Again, I totally understand that 80k doesn’t want to focus on this; at this point it seems like probably I and others disappointed with the lack of broader EA career advice should do the research and write some more concrete posts on the topic ourselves. If you have any easily-conveyed pointers or meta-level lessons learned about the process of researching different careers from back when 80k did more of that I’d be extremely interested to hear them.
I think this actually understates the problem. I studied maths at Cambridge (with results roughly in the middle of my cohort there), and my intuitions informing the above concerns about 80k are in part based on watching my similarly-situated friends there struggle to get any kind of non-menial job after graduating. I’m a ‘normal Google programmer’ in the US now (after a long stint as a maths PhD student) but none of the others I’ve kept in touch with from Cambridge make ‘even’ $200k (though perhaps some of those I lost touch with who went into finance do). So I think 80k’s target audience must be even more rarefied than “top half of Oxbridge”. (Though I’m not sure if it’s “top 10% of Oxbridge” or “top third of Oxbridge plus extraordinary talent in at least one skill that isn’t assessed academically” or “literally like ten people in the whole world” or what; it sure would be nice if they’d specify it explicitly!)

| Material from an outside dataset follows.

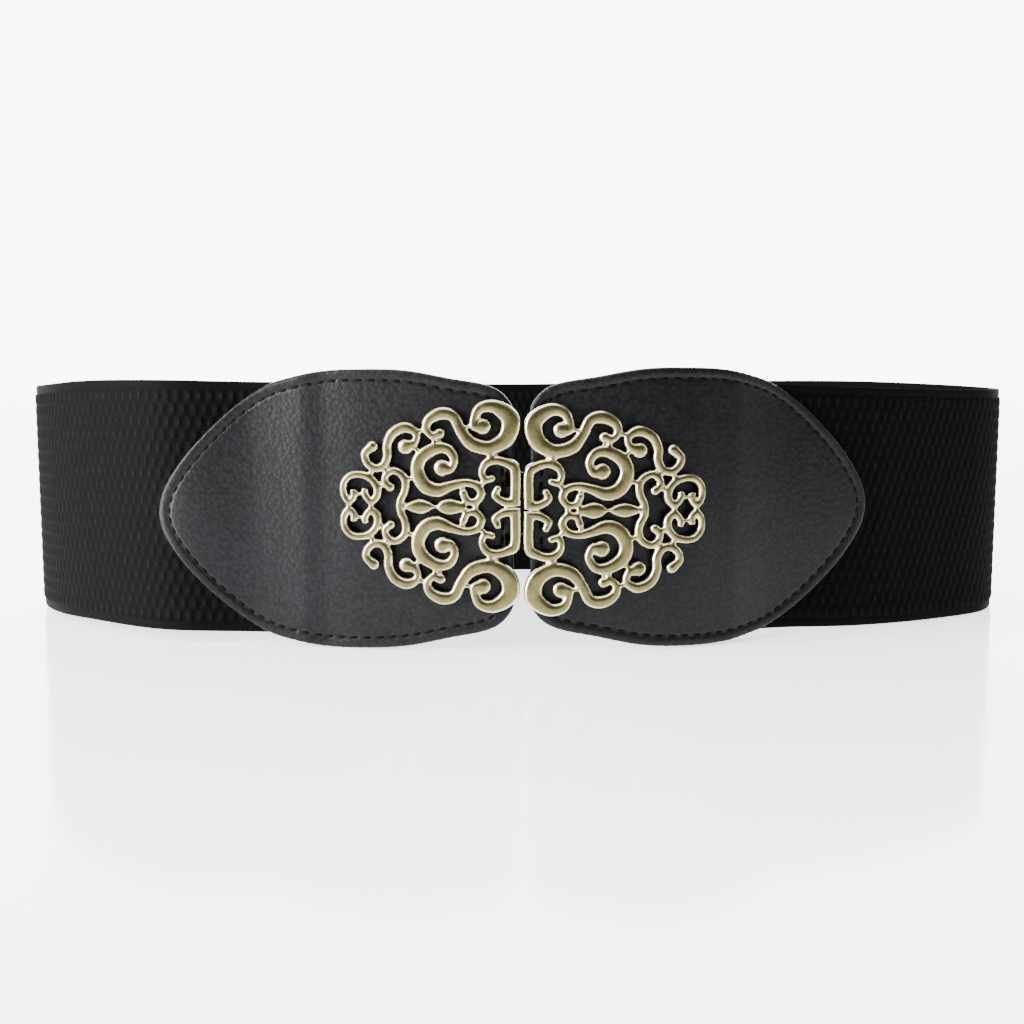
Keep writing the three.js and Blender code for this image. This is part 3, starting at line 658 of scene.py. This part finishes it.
def dome_profile():
    """The section of a stroke for the curve's bevel: its flat back, and places across its top."""
    curve = bpy.data.curves.new("stroke_section", "CURVE")
    curve.dimensions = "2D"
    spline = curve.splines.new("POLY")
    spline.points.add(len(SECTION) - 1)
    for point, (x, z) in zip(spline.points, SECTION):
        point.co = (x, z, 0, 1)
    spline.use_cyclic_u = True
    section = bpy.data.objects.new("stroke_section", curve)
    bpy.context.scene.collection.objects.link(section)
    return section


def stroke_mesh(rows, side, flip, section):
    """One stroke as a mesh in the plate's plane: x along, y up, z out from the back."""
    rows = [Vector((side * (PLATE_SPLIT / 2 + a * PLATE_LENGTH), flip * u * PLATE_HALF_HEIGHT,
                    w * WIDEST_STROKE / 2)) for a, u, w in rows]
    padded = [2 * rows[0] - rows[1], *rows, 2 * rows[-1] - rows[-2]]
    places = []
    for i in range(len(rows) - 1):
        span = smooth_span(*padded[i:i + 4], power=0)
        places += [span(n / STROKE_STEPS) for n in range(STROKE_STEPS)]
    places.append(rows[-1])
    curve = bpy.data.curves.new("stroke", "CURVE")
    curve.dimensions = "2D"
    curve.fill_mode = "NONE"
    curve.bevel_mode = "OBJECT"
    curve.bevel_object = section
    curve.use_fill_caps = True
    spline = curve.splines.new("POLY")
    spline.points.add(len(places) - 1)
    for point, place in zip(spline.points, places):
        point.co = (place.x, place.y, 0, 1)
        point.radius = max(place.z, 0.3) + SOFTENED
    stroke = bpy.data.objects.new("stroke", curve)
    bpy.context.scene.collection.objects.link(stroke)
    bpy.context.view_layer.update()
    graph = bpy.context.evaluated_depsgraph_get()
    mesh = bpy.data.meshes.new_from_object(stroke.evaluated_get(graph))
    bpy.data.objects.remove(stroke)
    bpy.data.curves.remove(curve)
    shape_section(mesh)
    return mesh


def shape_section(mesh):
    """Gives each section the plate's one thickness, with shoulders of one radius and a low crown."""
    co = np.empty(len(mesh.vertices) * 3, np.float32)
    mesh.vertices.foreach_get("co", co)
    rings = co.reshape(-1, len(SECTION), 3)
    across, top = np.array([x for x, _ in SECTION]), np.array([z for _, z in SECTION])
    middle = (rings[:, 0, :2] + rings[:, -1, :2]) / 2
    half = np.linalg.norm(rings[:, 0, :2] - middle, axis=1)[:, None]
    short = SHOULDER - np.minimum((1 - np.abs(across)) * half, SHOULDER)
    shoulder = PLATE_THICKNESS - SHOULDER + np.sqrt(np.maximum(SHOULDER**2 - short**2, 0))
    rings[:, :, 2] = top * (shoulder + CROWN_RISE * (1 - across**2) * np.minimum(half / 2, 1))
    mesh.vertices.foreach_set("co", rings.ravel())


def end_ball(bm, row, side, flip):
    """The domed drop that ends a scroll."""
    radius = row[2] * WIDEST_STROKE / 2 * BALL_GROWTH
    made = bmesh.ops.create_icosphere(bm, subdivisions=3, radius=1)["verts"]
    for vert in made:
        rise = 0.45 if vert.co.z > 0 else 0.68
        vert.co.z = (0.68 + rise * vert.co.z) * PLATE_THICKNESS
    bmesh.ops.scale(bm, verts=made, vec=(radius, radius, 1))
    place = (side * (PLATE_SPLIT / 2 + row[0] * PLATE_LENGTH), flip * row[1] * PLATE_HALF_HEIGHT, 0)
    bmesh.ops.translate(bm, verts=made, vec=place)


def scroll_strokes(side, section):
    """All strokes, balls and bridges of one plate, still loose."""
    bm = bmesh.new()
    strokes = [(LEAVES, 1)]
    for flip in (1, -1):
        strokes += [(rows, flip) for rows, _, _ in SCROLLS]
        strokes += [(((a, u, w), (b, v, w)), flip) for a, u, b, v, w in BRIDGES]
        for rows, first, last in SCROLLS:
            if first:
                end_ball(bm, rows[0], side, flip)
            if last:
                end_ball(bm, rows[-1], side, flip)
    for rows, flip in strokes:
        mesh = stroke_mesh(rows, side, flip, section)
        bm.from_mesh(mesh)
        bpy.data.meshes.remove(mesh)
    bmesh.ops.recalc_face_normals(bm, faces=bm.faces)
    return bm


stroke_section = dome_profile()
print("strokes to a plate:", 1 + 2 * (len(SCROLLS) + len(BRIDGES)))

# %% [markdown]
# Behind the face, each plate has three plain rivets through the leather, turned as spun profiles. The right
# plate also has two flat hooks that pass behind the left plate's bars, and the left bars are hollowed there.

# %% Rivets, hooks and the fused plates
RIVETS = ((0.157, 0.556), (0.157, -0.556), (0.548, 0))
RIVET_RADIUS = 1.1
HEAD_RADIUS = 2.2
HEAD_THICKNESS = 0.8
CLEARANCE = 0.3
HOOK_HALF_HEIGHT = 2
HOOK_OFFSET = 9
HOOK_THICKNESS = 1.1
HOOK_REACH = 4.9
HOOK_ROOT = 2.6
HOOK_TIP_WIDTH = 1.1
HOOK_TIP_RISE = 2.4
VOXEL = 0.285
SMOOTHINGS = 3


def rivets(bm, side):
    """Three rivets, each a profile spun round its axis: shank, head and a rounded head edge."""
    under = -(PLATE_BACK + 1.1 + CLEARANCE)
    profile = ((0, 0.5), (RIVET_RADIUS, 0.5), (RIVET_RADIUS, under), (HEAD_RADIUS, under),
               (HEAD_RADIUS, under - 0.5 * HEAD_THICKNESS), (0.8 * HEAD_RADIUS, under - HEAD_THICKNESS),
               (0, under - HEAD_THICKNESS))
    for along, up in RIVETS:
        place = Vector((side * (PLATE_SPLIT / 2 + along * PLATE_LENGTH), up * PLATE_HALF_HEIGHT, 0))
        verts = [bm.verts.new(place + Vector((r, 0, z))) for r, z in profile]
        edges = [bm.edges.new(pair) for pair in zip(verts, verts[1:])]
        made = bmesh.ops.spin(bm, geom=verts + edges, cent=place, axis=(0, 0, 1), angle=2 * math.pi,
                              steps=24, use_merge=True)
        near = [v for v in bm.verts if (v.co - place).xy.length < HEAD_RADIUS + 0.1 and v.is_valid
                and (v.co.z < -0.001 or abs(v.co.z - 0.5) < 0.001)]
        bmesh.ops.remove_doubles(bm, verts=near, dist=0.001)


def hook_blocks(bm, shift, grown):
    """The two hooks as plain blocks, or, grown by the clearance, the room that they need."""
    for flip in (1, -1):
        centre = flip * HOOK_OFFSET + shift
        left = -HOOK_REACH - grown
        for right, rise in ((HOOK_ROOT, HOOK_THICKNESS), (-HOOK_REACH + HOOK_TIP_WIDTH + grown, HOOK_TIP_RISE)):
            low, high = -grown, rise + grown
            made = bmesh.ops.create_cube(bm, size=1)["verts"]
            size = (right - left, 2 * (HOOK_HALF_HEIGHT + grown), high - low)
            bmesh.ops.scale(bm, verts=made, vec=size)
            bmesh.ops.translate(bm, verts=made, vec=((left + right) / 2, centre, (low + high) / 2))


def evaluated_copy(mesh, kind, **settings):
    """The mesh after one modifier."""
    holder = bpy.data.objects.new("holder", mesh)
    bpy.context.scene.collection.objects.link(holder)
    modifier = holder.modifiers.new("step", kind)
    for key, value in settings.items():
        setattr(modifier, key, value)
    bpy.context.view_layer.update()
    graph = bpy.context.evaluated_depsgraph_get()
    made = bpy.data.meshes.new_from_object(holder.evaluated_get(graph))
    bpy.data.objects.remove(holder)
    return made


def cut_room(mesh, shift):
    """Takes the hooks' room out of the left plate's bars."""
    bm = bmesh.new()
    hook_blocks(bm, shift, CLEARANCE)
    room = bpy.data.objects.new("room", mesh_from(bm, "room"))
    bpy.context.scene.collection.objects.link(room)
    made = evaluated_copy(mesh, "BOOLEAN", operation="DIFFERENCE", object=room, solver="FAST")
    bpy.data.objects.remove(room)
    return made


def paint_wear_and_light(mesh):
    """Depth and edge attributes for the antique finish, from height and slope while the plate is flat. Edge
    also marks the shoulders for a painted highlight, and a low depth paints the hooks dark as shade.
    """
    count = len(mesh.vertices)
    co, normal = np.empty(count * 3, np.float32), np.empty(count * 3, np.float32)
    mesh.vertices.foreach_get("co", co)
    mesh.vertex_normals.foreach_get("vector", normal)
    height = co.reshape(-1, 3)[:, 2] / PLATE_THICKNESS
    slope = normal.reshape(-1, 3)[:, 2]
    # painted highlight: edge is 1 on the upper shoulders, which the colour paints lighter than their rubbed
    # brass
    shoulder = np.clip((0.97 - slope) / 0.25, 0, 1) * np.clip((height - 0.5) / 0.3, 0, 1)
    behind = np.abs(co.reshape(-1, 3)[:, 0]) < HOOK_REACH + 0.01
    hook_in_painted_shade = np.zeros(count, bool) if mesh.name[:4] == "left" else co.reshape(-1, 3)[:, 0] < PLATE_SPLIT / 2
    # painted shade: the hooks behind the left plate's bars get a low depth and no edge, so they are painted
    # dark
    height = np.where(hook_in_painted_shade & behind, 0.1, np.where(height < -0.1, 0.75, height))
    shoulder = np.where(hook_in_painted_shade & behind, 0, shoulder)
    for name, values in (("depth", np.clip(height, 0, 1)), ("edge", shoulder)):
        layer = mesh.attributes.new(name, "FLOAT", "POINT")
        layer.data.foreach_set("value", values.astype(np.float32))


def clasp_plate(name, side, middle, hook_shift, node):
    mesh = mesh_from(scroll_strokes(side, stroke_section), name)
    mesh = evaluated_copy(mesh, "REMESH", mode="VOXEL", voxel_size=VOXEL)
    if side < 0:
        mesh = cut_room(mesh, hook_shift)
    bm = bmesh.new()
    bm.from_mesh(mesh)
    for _ in range(SMOOTHINGS):
        bmesh.ops.smooth_vert(bm, verts=bm.verts, factor=0.5, use_axis_x=True, use_axis_y=True,
                              use_axis_z=True)
    rivets(bm, side)
    if side > 0:
        hook_blocks(bm, 0, 0)
    mesh = mesh_from(bm, name)
    paint_wear_and_light(mesh)
    co = np.empty(len(mesh.vertices) * 3, np.float32)
    mesh.vertices.foreach_get("co", co)
    co = co.reshape(-1, 3)
    placed = np.stack([co[:, 0], -(co[:, 2] + PLATE_BACK), co[:, 1] + middle / MM], 1) * MM
    mesh.vertices.foreach_set("co", placed.astype(np.float32).ravel())
    bend(mesh, False)
    return finish_piece(name, mesh, clasp_metal, node)


left_plate_low, left_plate_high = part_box("left_clasp_plate")
right_plate_low, right_plate_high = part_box("right_clasp_plate")
left_middle = (left_plate_low.z + left_plate_high.z) / 2
right_middle = (right_plate_low.z + right_plate_high.z) / 2
clasp_plate("left_scroll_plate", -1, left_middle, (right_middle - left_middle) / MM, "left_clasp_plate")
clasp_plate("right_scroll_plate", 1, right_middle, 0, "right_clasp_plate")
bpy.data.objects.remove(stroke_section)

# %% [markdown]
# The belt stands on a glossy white table in a white studio. The table glows, fully round the belt and dimmer
# further out: a painted pool of light. A broad soft light from the left models the dark leather, and the
# metal needs bright sides and a darker front to show its shape.

# %% Floor and light
# painted light: the table glows at TABLE_GLOW within TABLE_LIT of TABLE_LIT_AT, fading by TABLE_DARK
TABLE_GLOW = 1.7
TABLE_LIT_AT = (0, -0.05, 0)
TABLE_LIT = 0.22  # radius that is lit in full
TABLE_DARK = 0.5


def polished_floor():
    material, tree, shader = new_material(
        "white_acrylic_light_table", Base_Color=linear("#f4f6f8"), Roughness=0.12)
    shader.inputs["Emission Color"].default_value = linear("#f6f9fc")
    place = add_node(tree, "ShaderNodeTexCoord").outputs["Object"]
    away = add_node(tree, "ShaderNodeVectorMath", {0: place}, operation="DISTANCE")
    away.inputs[1].default_value = TABLE_LIT_AT
    painted_glow = add_node(tree, "ShaderNodeMapRange", {"Value": away.outputs["Value"]}, From_Min=TABLE_LIT,
                   From_Max=TABLE_DARK, To_Min=TABLE_GLOW, To_Max=0.4, interpolation_type="SMOOTHSTEP")
    tree.links.new(painted_glow.outputs[0], shader.inputs["Emission Strength"])
    haze = add_node(tree, "ShaderNodeTexNoise", {"Vector": place}, Scale=per_mm(300), Detail=2)
    rough = add_node(tree, "ShaderNodeMapRange", {"Value": haze.outputs["Fac"]}, To_Min=0.08, To_Max=0.14)
    tree.links.new(rough.outputs[0], shader.inputs["Roughness"])
    return material


def floor():
    bm = bmesh.new()
    bmesh.ops.create_circle(bm, cap_ends=True, segments=96, radius=4)
    mesh = mesh_from(bm, "floor")
    mesh.materials.append(polished_floor())
    made = bpy.data.objects.new("floor", mesh)
    bpy.context.scene.collection.objects.link(made)


def soft_light(name, place, aim, size, power):
    """A square softbox at a place, aimed at a point, in metres and watts."""
    light = bpy.data.lights.new(name, "AREA")
    light.shape = "SQUARE"
    light.size = size
    light.energy = power
    made = bpy.data.objects.new(name, light)
    made.location = place
    made.rotation_euler = (Vector(aim) - Vector(place)).to_track_quat("-Z", "Y").to_euler()
    bpy.context.scene.collection.objects.link(made)


def back_lit_panel():
    """The white panel behind the table, lit evenly from its far side."""
    material = bpy.data.materials.new("white_acrylic_back_lit")
    material.use_nodes = True
    tree = material.node_tree
    tree.nodes.clear()
    glow = add_node(tree, "ShaderNodeEmission", Color=linear("#f4f8fc"), Strength=10.0)
    add_node(tree, "ShaderNodeOutputMaterial", {"Surface": glow.outputs[0]})
    bm = bmesh.new()
    bmesh.ops.create_grid(bm, x_segments=1, y_segments=1, size=1)
    bmesh.ops.scale(bm, verts=bm.verts, vec=(3.2, 1.3, 1))
    bmesh.ops.rotate(bm, verts=bm.verts, matrix=Matrix.Rotation(math.pi / 2, 3, "X"))
    bmesh.ops.translate(bm, verts=bm.verts, vec=(0, 2.6, 1.25))
    mesh = mesh_from(bm, "back_panel")
    mesh.materials.append(material)
    made = bpy.data.objects.new("back_panel", mesh)
    bpy.context.scene.collection.objects.link(made)


floor()
back_lit_panel()
soft_light("left_softbox", (-1.25, -0.66, 0.42), (-0.05, 0, 0.04), 0.8, 115)
soft_light("top_softbox", (-0.3, -0.1, 1.1), (0, 0.0, 0.03), 1.4, 26)
soft_light("right_softbox", (1.3, 0.1, 0.4), (0, 0, 0.04), 0.5, 4)
world = bpy.data.worlds.new("studio")
world.use_nodes = True
world.node_tree.nodes["Background"].inputs["Color"].default_value = linear("#eef2f6")
world.node_tree.nodes["Background"].inputs["Strength"].default_value = 0.4
bpy.context.scene.world = world

# %% [markdown]
# The camera stands a little above the belt's upper edge and looks slightly down, as in the photograph. Its
# lens was worked out from how the folds lean and how far the near tabs overshoot the back of the loop.

# %% Camera
LENS_MM = 45
CAMERA_AT = Vector((-5.43, -442.0, 86.3)) * MM
PITCH_DOWN = math.radians(6.9)
YAW_RIGHT = math.radians(0.39)


def camera():
    lens = bpy.data.cameras.new("camera")
    lens.sensor_width = 36
    lens.lens = LENS_MM
    lens.clip_start = 0.01
    made = bpy.data.objects.new("camera", lens)
    made.location = CAMERA_AT
    made.rotation_euler = (math.pi / 2 - PITCH_DOWN, 0, -YAW_RIGHT)
    bpy.context.scene.collection.objects.link(made)
    bpy.context.scene.camera = made


camera()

Please comment if you have any object-level suggestions of the sort of advice called for in points 1 and 2. For point 1, I think the book “Cracking the Coding Interview” (which, in fairness, 80k does recommend in the relevant career review) is a decent source for understanding the necessary and sufficient conditions for getting a software engineering job, but my attempts to find similarly concrete information for other career paths have mostly been unsuccessful. For point 2, Scott Alexander’s Floor Employment post is one possible place to start when thinking about backup plans, though a couple of the options he lists (e.g. North Dakota) are no longer feasible and several (e.g. Mechanical Turk) were never serious career options to being with.